For those who've underreported or failed to report their crypto earnings, there may still be a way to fix things. The CRA's Voluntary Disclosures Program (VDP)gives taxpayers a chance to correct past filings. If accepted under the general program, applicants can avoid tax penalties and even criminal prosecution, along with some relief on interest charges.

However, acceptance into the program isn't guaranteed. The CRA evaluates each application on a case-by-case basis. For that reason, it's highly advisable to consult with a qualified Canadian tax lawyer before submitting a VDP application to ensure the best possible outcome.
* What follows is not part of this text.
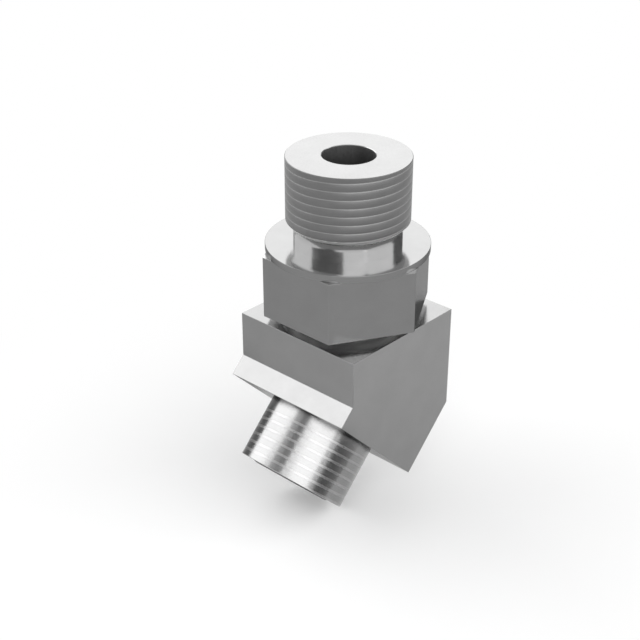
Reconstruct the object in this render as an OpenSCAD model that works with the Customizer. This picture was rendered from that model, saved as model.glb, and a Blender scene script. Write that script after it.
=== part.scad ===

As the CRA continues to sharpen its focus on the cryptocurrency sector, Canadians involved in digital assets must ensure their tax affairs are in order. Failing to do so could lead to serious financial and legal consequences. Whether you're a casual investor or a seasoned crypto entrepreneur, now is the time to take compliance seriously—and to seek professional advice if you're unsure where you stand.

FAQ

What are some common crypto taxation errors that could lead to an audit?

  • Misreporting capital gains vs. business income.
  • Failure to track DeFi transactions, airdrops, staking rewards, and NFTs.
  • Inadequate record-keeping leading to erroneous tax filings.

What is the voluntary disclosure program?

The Voluntary Disclosures Program (VDP) grants relief on a case-by-case basis to taxpayers and registrants who voluntarily come forward to fix errors or omissions in their tax filings before the Canada Revenue Agency (CRA) knows or contacts them about it.

Disclaimer: This article just provides broad information. It is only up to date as of the posting date. It has not been updated and may be out of date. It does not give legal advice and should not be relied on. Every tax scenario is unique to its circumstances and will differ from the instances described in the article. If you have specific legal questions, you should seek the advice of a Canadian tax lawyer.